A new study published in the journal Science Advances changes our understanding of how volcanic arc lavas are formed, and may have implications for the study of earthquakes and the risks of volcanic eruption.
Researchers led by the Woods Hole Oceanographic Institution (WHOI) have discovered a previously unknown process involving the melting of intensely-mixed metamorphic rocks-known as melange rocks-that form through high stress during subduction at the slab-mantle boundary.
Until now, it was long-thought that lava formation began with a combination of fluids from a subducted tectonic plate, or slab, and melted sediments that would then percolate into the mantle. Once in the mantle, they would mix and trigger more melting, and eventually erupt at the surface.
Instead, what Nielsen and his colleague found was that melange is actually already present at the top of the slab before mixing with the mantle takes place.
This is an important distinction because scientists use measurements of isotope and trace elements to determine compositions of arc lavas and better understand this critical region of subduction zones. When and where the mixing, melting, and redistribution of trace elements occurs generates vastly different isotopic signature ratios.

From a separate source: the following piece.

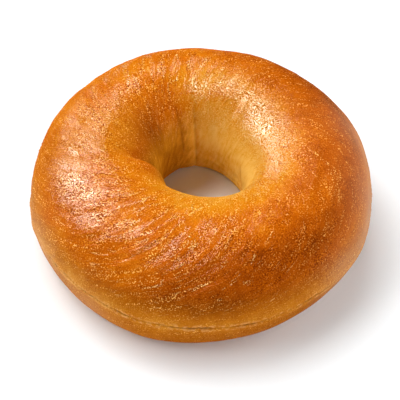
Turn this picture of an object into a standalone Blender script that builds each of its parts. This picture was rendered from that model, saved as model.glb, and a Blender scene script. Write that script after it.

The study builds on a previous paper by Nielsen's colleague and co-author Horst Marschall of Goethe University in Frankfurt, Germany. Based on field observations of melange outcrops, Marschall noted that blobs of low-density melange material, called diapirs, might rise slowly from the surface of the subducting slab and carry the well-mixed materials into the mantle beneath arc volcanoes.
In their new work, Nielsen and Marschall compared mixing ratios from both models with chemical and isotopic data from published studies of eight globally representative volcanic arcs: Marianas, Tonga, Lesser Antilles, Aleutians, Ryukyu, Scotia, Kurile, and Sunda.
Understanding the processes that occur at subduction zones is important for many reasons. Often referred to as the planet's engine, subduction zones are the main areas where water and carbon dioxide contained within old seafloor are recycled back into the deep Earth, playing critical roles in the control of long-term climate and the evolution of the planet's heat budget.
These complex processes occur on scales of tens to thousands of kilometers over months to hundreds of millions of years, but can generate catastrophic earthquakes and deadly tsunamis that can occur in seconds.
The research team says the study's findings call for a reevaluation of previously published data and a revision of concepts relating to subduction zone processes. Because melange rocks have largely been ignored, there is almost nothing known about their physical properties or the range of temperatures and pressures they melt at.